* [REQUIREMENT]
Copy every line of the data that contains the string "joints".

* [RAW DATA]
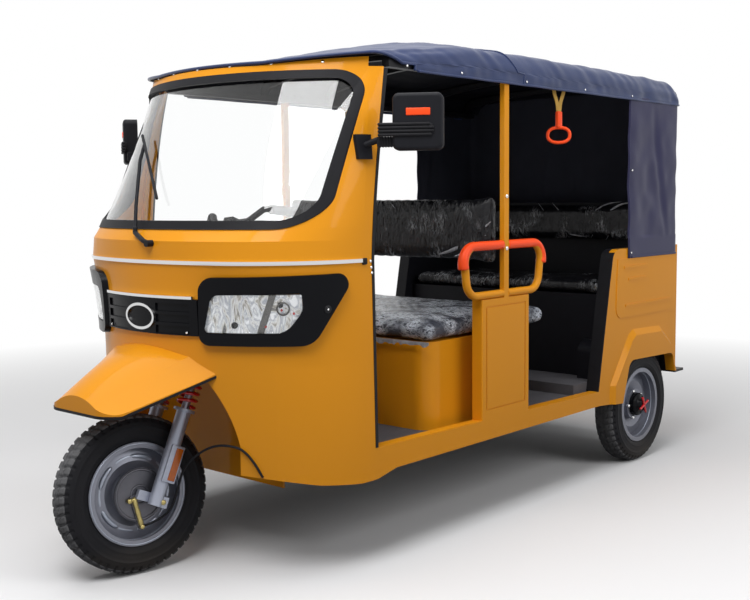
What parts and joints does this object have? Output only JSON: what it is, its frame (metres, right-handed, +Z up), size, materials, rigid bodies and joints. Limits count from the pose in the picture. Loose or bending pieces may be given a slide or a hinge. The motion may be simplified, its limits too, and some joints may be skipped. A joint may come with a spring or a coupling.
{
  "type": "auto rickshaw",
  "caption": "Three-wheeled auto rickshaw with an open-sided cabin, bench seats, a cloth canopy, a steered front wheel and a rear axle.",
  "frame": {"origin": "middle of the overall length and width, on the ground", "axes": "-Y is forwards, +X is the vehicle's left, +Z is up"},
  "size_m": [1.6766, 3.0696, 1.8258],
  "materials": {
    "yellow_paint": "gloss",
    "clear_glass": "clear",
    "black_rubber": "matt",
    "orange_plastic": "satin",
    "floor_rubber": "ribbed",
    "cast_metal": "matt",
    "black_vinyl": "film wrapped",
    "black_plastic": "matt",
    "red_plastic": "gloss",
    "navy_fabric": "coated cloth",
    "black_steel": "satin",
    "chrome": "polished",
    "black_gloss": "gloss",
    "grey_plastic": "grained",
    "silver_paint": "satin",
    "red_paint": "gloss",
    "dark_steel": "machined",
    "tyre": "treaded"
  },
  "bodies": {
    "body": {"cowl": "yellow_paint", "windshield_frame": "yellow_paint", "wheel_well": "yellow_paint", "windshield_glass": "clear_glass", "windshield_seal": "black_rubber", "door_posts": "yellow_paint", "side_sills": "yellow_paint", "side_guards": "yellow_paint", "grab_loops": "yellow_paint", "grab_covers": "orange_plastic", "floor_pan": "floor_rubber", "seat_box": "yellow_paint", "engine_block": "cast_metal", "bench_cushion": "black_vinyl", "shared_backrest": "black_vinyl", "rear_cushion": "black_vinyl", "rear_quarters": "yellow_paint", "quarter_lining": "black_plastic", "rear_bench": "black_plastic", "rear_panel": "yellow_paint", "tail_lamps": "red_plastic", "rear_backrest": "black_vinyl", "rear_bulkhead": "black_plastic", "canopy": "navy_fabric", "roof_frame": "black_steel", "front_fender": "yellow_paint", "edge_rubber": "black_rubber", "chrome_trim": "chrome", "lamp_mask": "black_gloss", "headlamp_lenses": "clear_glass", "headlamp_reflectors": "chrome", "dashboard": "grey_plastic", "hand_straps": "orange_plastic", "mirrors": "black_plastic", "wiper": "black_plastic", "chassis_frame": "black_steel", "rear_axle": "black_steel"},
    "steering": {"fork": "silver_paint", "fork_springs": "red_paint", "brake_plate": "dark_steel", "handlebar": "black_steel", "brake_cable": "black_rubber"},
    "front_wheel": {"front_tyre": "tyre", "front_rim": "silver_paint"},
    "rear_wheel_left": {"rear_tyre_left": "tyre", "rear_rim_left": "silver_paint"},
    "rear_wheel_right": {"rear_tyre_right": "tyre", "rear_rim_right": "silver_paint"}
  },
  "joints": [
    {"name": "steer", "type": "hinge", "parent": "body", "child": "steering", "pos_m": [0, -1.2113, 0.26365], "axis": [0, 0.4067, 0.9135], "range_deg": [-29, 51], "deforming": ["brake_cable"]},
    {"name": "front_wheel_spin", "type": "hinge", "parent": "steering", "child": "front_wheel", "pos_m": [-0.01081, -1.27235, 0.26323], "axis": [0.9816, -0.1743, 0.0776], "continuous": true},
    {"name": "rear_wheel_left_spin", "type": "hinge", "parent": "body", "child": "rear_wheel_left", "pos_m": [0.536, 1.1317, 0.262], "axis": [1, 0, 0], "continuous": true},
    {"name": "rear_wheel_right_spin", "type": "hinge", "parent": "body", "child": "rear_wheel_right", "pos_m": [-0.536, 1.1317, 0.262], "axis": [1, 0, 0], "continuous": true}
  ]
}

* [RESPONSE FOR THIS EXERCISE]
What parts and joints does this object have? Output only JSON: what it is, its frame (metres, right-handed, +Z up), size, materials, rigid bodies and joints. Limits count from the pose in the picture. Loose or bending pieces may be given a slide or a hinge. The motion may be simplified, its limits too, and some joints may be skipped. A joint may come with a spring or a coupling.
  "joints": [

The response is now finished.